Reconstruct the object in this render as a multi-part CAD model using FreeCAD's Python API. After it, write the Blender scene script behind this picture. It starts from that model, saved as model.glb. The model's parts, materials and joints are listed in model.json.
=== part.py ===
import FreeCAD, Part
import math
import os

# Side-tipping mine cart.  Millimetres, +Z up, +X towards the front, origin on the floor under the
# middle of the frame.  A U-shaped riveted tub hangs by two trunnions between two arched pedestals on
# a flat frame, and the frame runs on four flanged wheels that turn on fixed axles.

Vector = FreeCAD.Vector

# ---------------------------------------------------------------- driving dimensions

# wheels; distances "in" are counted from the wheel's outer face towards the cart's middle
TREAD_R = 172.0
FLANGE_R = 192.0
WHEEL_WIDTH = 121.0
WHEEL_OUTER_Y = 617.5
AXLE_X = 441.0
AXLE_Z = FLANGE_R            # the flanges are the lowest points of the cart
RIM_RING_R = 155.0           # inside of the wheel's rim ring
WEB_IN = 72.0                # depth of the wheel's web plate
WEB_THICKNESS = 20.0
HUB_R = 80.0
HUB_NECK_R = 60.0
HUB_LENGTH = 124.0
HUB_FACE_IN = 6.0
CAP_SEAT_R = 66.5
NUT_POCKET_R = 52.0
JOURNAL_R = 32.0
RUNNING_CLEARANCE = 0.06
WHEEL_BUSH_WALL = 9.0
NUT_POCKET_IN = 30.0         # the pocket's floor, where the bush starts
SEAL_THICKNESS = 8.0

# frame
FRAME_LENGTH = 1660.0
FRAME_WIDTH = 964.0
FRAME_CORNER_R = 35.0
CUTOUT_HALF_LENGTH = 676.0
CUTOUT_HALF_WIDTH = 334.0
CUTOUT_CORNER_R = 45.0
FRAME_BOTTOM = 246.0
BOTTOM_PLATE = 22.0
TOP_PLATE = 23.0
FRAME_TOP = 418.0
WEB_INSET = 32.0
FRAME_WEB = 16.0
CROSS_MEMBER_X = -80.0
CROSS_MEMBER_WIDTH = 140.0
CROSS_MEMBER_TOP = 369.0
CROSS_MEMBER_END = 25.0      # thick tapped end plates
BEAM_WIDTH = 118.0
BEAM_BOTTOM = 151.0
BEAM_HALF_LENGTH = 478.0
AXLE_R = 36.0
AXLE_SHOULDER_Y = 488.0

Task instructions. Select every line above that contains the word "FreeCAD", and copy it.

Output below.
Reconstruct the object in this render as a multi-part CAD model using FreeCAD's Python API. After it, write the Blender scene script behind this picture. It starts from that model, saved as model.glb. The model's parts, materials and joints are listed in model.json.
import FreeCAD, Part
Vector = FreeCAD.Vector